Allan Niblo would dispute that. The producer claims that "the investment is still unrecouped" and adds that Kerrigan has been sent numerous financial breakdowns explaining this. While the film was a modest hit in the UK, he says, it fared spectacularly badly overseas. He dismisses claims that Remixed is a cynical cash-in by pointing out that the DVD features 80 minutes of previously unseen footage. "It's not exploitative," he says. "It's a quality product." As to Kerrigan's contract, Niblo insists it was a standard contract for a first-time director ("I take great offence at any suggestion that it was a stitch-up"). On a personal level, too, he feels hurt by the fall-out. "I taught Justin for three years. I was a father figure to him. I looked after him. I personally raised the money for Human Traffic when everyone else turned it down." He says that their relationship broke down almost as soon as shooting got underway. Since then, he claims to have offered Kerrigan an involvement in possible spin-off projects (including a mooted TV series) only to be rebuffed. "He can be very difficult to work with."

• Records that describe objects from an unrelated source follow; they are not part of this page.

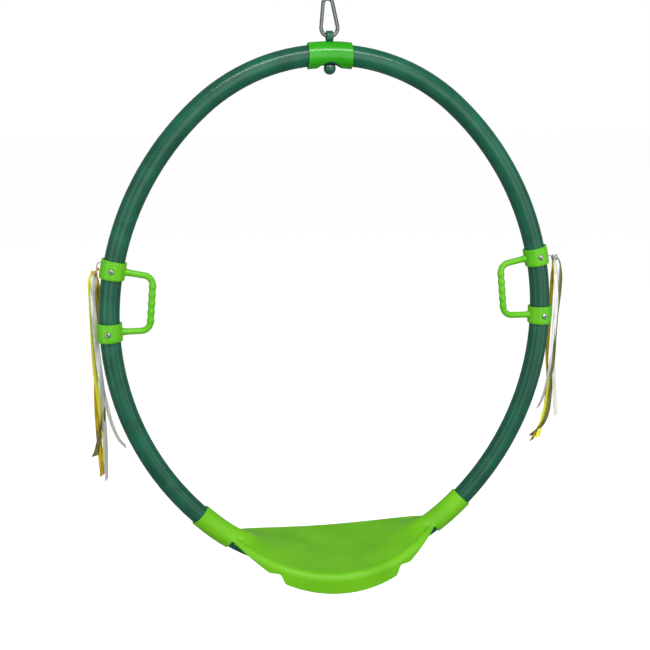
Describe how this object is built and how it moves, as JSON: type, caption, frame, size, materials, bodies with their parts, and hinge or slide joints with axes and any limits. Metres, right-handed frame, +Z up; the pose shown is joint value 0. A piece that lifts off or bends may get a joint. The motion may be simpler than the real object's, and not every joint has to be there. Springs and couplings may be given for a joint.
{
  "type": "oval hoop swing",
  "caption": "Oval tube hoop swing with a moulded seat, side handles and ribbon tassels, hung from a snap hook through an eye bolt.",
  "frame": {"origin": "inside of the snap hook's top bend, the point the swing hangs from", "axes": "+Z up, +Y to the back, +X to the right of a person facing the front"},
  "size_m": [0.898, 0.237, 1.1031],
  "materials": {
    "zinc_steel": "satin zinc plate",
    "green_bolt": "gloss dark green",
    "green_tube": "gloss dark green powder coat",
    "dark_plastic": "gloss dark green",
    "lime_plastic": "semi-gloss lime green",
    "seat_plastic": "fine-grained lime green",
    "ring_wire": "bright",
    "tie_cord": "knotted cord",
    "foil_gold": "metallic foil",
    "foil_silver": "metallic foil",
    "foil_olive": "metallic foil",
    "foil_lime": "translucent foil",
    "foil_pearl": "pearl foil"
  },
  "bodies": {
    "hook": {"snap_hook_body": "zinc_steel", "gate_pin": "zinc_steel"},
    "gate": {"snap_hook_gate": "zinc_steel", "gate_plunger": "zinc_steel", "gate_spring": "zinc_steel"},
    "hoop": {"eye_bolt": "green_bolt", "flat_washer": "zinc_steel", "hex_nut": "zinc_steel", "nut_cap": "dark_plastic", "top_sleeve": "lime_plastic", "left_hoop_tube": "green_tube", "right_hoop_tube": "green_tube", "top_spigot": "zinc_steel", "bottom_spigot": "zinc_steel", "seat": "seat_plastic", "seat_screws": "zinc_steel", "left_handle": "lime_plastic", "left_handle_screws": "zinc_steel", "right_handle": "lime_plastic", "right_handle_screws": "zinc_steel"},
    "left_ring": {"left_ring": "ring_wire"},
    "left_tassel": {"left_tie": "tie_cord", "left_ribbon_gold": "foil_gold", "left_ribbon_silver": "foil_silver", "left_ribbon_olive": "foil_olive", "left_ribbon_lime": "foil_lime", "left_ribbon_pearl": "foil_pearl"},
    "right_ring": {"right_ring": "ring_wire"},
    "right_tassel": {"right_tie": "tie_cord", "right_ribbon_gold": "foil_gold", "right_ribbon_silver": "foil_silver", "right_ribbon_olive": "foil_olive", "right_ribbon_lime": "foil_lime", "right_ribbon_pearl": "foil_pearl"}
  },
  "joints": [
    {"name": "gate_hinge", "type": "hinge", "parent": "hook", "child": "gate", "pos_m": [-0.01096, 0, -0.00418], "axis": [0, -1, 0], "range_deg": [0, 26], "stiffness_Nm_per_rad": 0.02, "springref_deg": -28.65},
    {"name": "hoop_swing", "type": "hinge", "parent": "hook", "child": "hoop", "pos_m": [0, 0, -0.0615], "axis": [1, 0, 0], "range_deg": [-60, 60]},
    {"name": "left_ring_turn", "type": "hinge", "parent": "hoop", "child": "left_ring", "pos_m": [-0.41958, 0.02335, -0.46863], "axis": [0, 0, -1], "range_deg": [0, 90]},
    {"name": "left_tassel_swing", "type": "hinge", "parent": "left_ring", "child": "left_tassel", "pos_m": [-0.43252, 0.01864, -0.47337], "axis": [0.5785, 0.2106, -0.788], "range_deg": [0, 60]},
    {"name": "right_ring_turn", "type": "hinge", "parent": "hoop", "child": "right_ring", "pos_m": [0.41958, 0.02335, -0.46863], "axis": [0, 0, 1], "range_deg": [0, 90]},
    {"name": "right_tassel_swing", "type": "hinge", "parent": "right_ring", "child": "right_tassel", "pos_m": [0.43252, 0.01864, -0.47337], "axis": [0.5785, -0.2106, 0.788], "range_deg": [0, 60]}
  ]
}
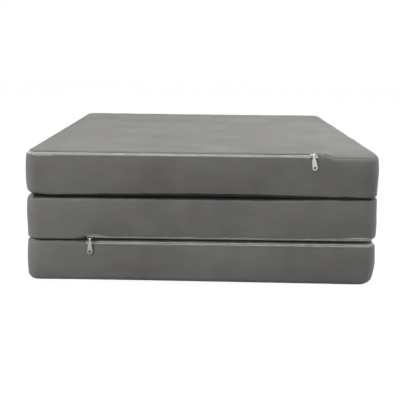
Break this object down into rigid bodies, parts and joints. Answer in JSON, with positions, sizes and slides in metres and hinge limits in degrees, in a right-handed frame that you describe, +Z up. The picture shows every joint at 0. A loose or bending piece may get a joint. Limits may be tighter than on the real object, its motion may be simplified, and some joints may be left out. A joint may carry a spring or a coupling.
{
  "type": "folding mattress",
  "caption": "Folded three-section foam mattress with zip-off covers, stacked in a Z fold and hinged by cloth strips so it opens flat.",
  "frame": {"origin": "on the floor, under the middle of the folded stack", "axes": "+Z up through the stack, -Y towards the front face with the long zips, +X to the right seen from the front"},
  "size_m": [0.6365, 0.6365, 0.2411],
  "materials": {
    "cloth": "short-pile brushed polyester, matt with a soft sheen",
    "foam": "open-cell polyurethane foam",
    "tape": "woven polyester tape",
    "coil": "nylon monofilament coil, satin",
    "metal": "nickel-plated die casting and stamping"
  },
  "bodies": {
    "bottom_section": {"bottom_foam_core": "foam", "bottom_cover_plain_panel": "cloth", "bottom_cover_zip_panel": "cloth", "bottom_cover_border": "cloth", "bottom_zip_tape_panel_side": "tape", "bottom_zip_tape_border_side": "tape", "bottom_zip_coil_panel_side": "coil", "bottom_zip_coil_border_side": "coil", "bottom_zip_stop_panel_side": "metal", "bottom_zip_stop_border_side": "metal", "bottom_zip_end_stop": "metal", "hinge_strip_back": "cloth"},
    "bottom_slider": {"bottom_zip_slider": "metal"},
    "bottom_pull": {"bottom_zip_pull": "metal"},
    "middle_section": {"middle_foam_core": "foam", "middle_cover_plain_panel": "cloth", "middle_cover_zip_panel": "cloth", "middle_cover_border": "cloth", "middle_zip_tape_panel_side": "tape", "middle_zip_tape_border_side": "tape", "middle_zip_coil_panel_side": "coil", "middle_zip_coil_border_side": "coil", "middle_zip_stop_panel_side": "metal", "middle_zip_stop_border_side": "metal", "middle_zip_end_stop": "metal", "hinge_strip_front": "cloth"},
    "middle_slider": {"middle_zip_slider": "metal"},
    "middle_pull": {"middle_zip_pull": "metal"},
    "top_section": {"top_foam_core": "foam", "top_cover_plain_panel": "cloth", "top_cover_zip_panel": "cloth", "top_cover_border": "cloth", "top_zip_tape_panel_side": "tape", "top_zip_tape_border_side": "tape", "top_zip_coil_panel_side": "coil", "top_zip_coil_border_side": "coil", "top_zip_stop_panel_side": "metal", "top_zip_stop_border_side": "metal", "top_zip_end_stop": "metal"},
    "top_slider": {"top_zip_slider": "metal"},
    "top_pull": {"top_zip_pull": "metal"}
  },
  "joints": [
    {"name": "middle_fold", "type": "hinge", "parent": "bottom_section", "child": "middle_section", "pos_m": [0, 0.32, 0.07945], "axis": [-1, 0, 0], "range_deg": [0, 180], "deforming": ["hinge_strip_back"]},
    {"name": "top_fold", "type": "hinge", "parent": "middle_section", "child": "top_section", "pos_m": [0, -0.32, 0.16035], "axis": [1, 0, 0], "range_deg": [0, 180], "deforming": ["hinge_strip_front"]},
    {"name": "bottom_zip_slide", "type": "slide", "parent": "bottom_section", "child": "bottom_slider", "axis": [0, -1, 0], "range_m": [0, 0.534], "deforming": ["bottom_zip_coil_panel_side", "bottom_zip_coil_border_side"]},
    {"name": "bottom_pull_swing", "type": "hinge", "parent": "bottom_slider", "child": "bottom_pull", "pos_m": [0.31581, 0.24895, 0.07731], "axis": [0, -1, 0], "range_deg": [0, 150]},
    {"name": "middle_zip_slide", "type": "slide", "parent": "middle_section", "child": "middle_slider", "axis": [1, 0, 0], "range_m": [0, 0.484], "deforming": ["middle_zip_coil_panel_side", "middle_zip_coil_border_side"]},
    {"name": "middle_pull_swing", "type": "hinge", "parent": "middle_slider", "child": "middle_pull", "pos_m": [-0.19985, -0.31581, 0.08159], "axis": [1, 0, 0], "range_deg": [-95, 0]},
    {"name": "top_zip_slide", "type": "slide", "parent": "top_section", "child": "top_slider", "axis": [-1, 0, 0], "range_m": [0, 0.48], "deforming": ["top_zip_coil_panel_side", "top_zip_coil_border_side"]},
    {"name": "top_pull_swing", "type": "hinge", "parent": "top_slider", "child": "top_pull", "pos_m": [0.19595, -0.31581, 0.23911], "axis": [-1, 0, 0], "range_deg": [0, 190]}
  ]
}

When asked why, Niblo hints that Kerrigan's "personal problems" may play a part. For evidence, he points to the fact that the director has conspicuously failed to capitalise on the film's success. "Justin had a golden opportunity after Human Traffic, and a deal with Miramax that paid him a lot of money. And what has he come up with? Nothing."
Indeed, Kerrigan has kept an almost subterranean profile of late. The director describes his Miramax deal as providing "a life-saver" while he's toiled on the script for his second film (about his late father), which he hopes to shoot next year. Flushed with the acclaim from Human Traffic, Kerrigan moved to London. He is now preparing to return to his native Cardiff. "I can't afford to live here any more," he says.
If Kerrigan is to be believed, he stands as a cautionary lesson for all wannabe directors who want to retain control over their work. Duncan Heath recommends that all young film-makers seek independent advice before they embark on a movie, "Get everything up-front straight away. Deal with the tricky stuff first, and the enjoyable stuff later on. There's a tendency to think, 'Oh, let's not worry about this now. We're friends.' And then it all gets rather messy." But Heath adds one further suggestion. "Never trust a mentor," he says.
Human Traffic Remixed (VCI) is released on DVD and video on Monday.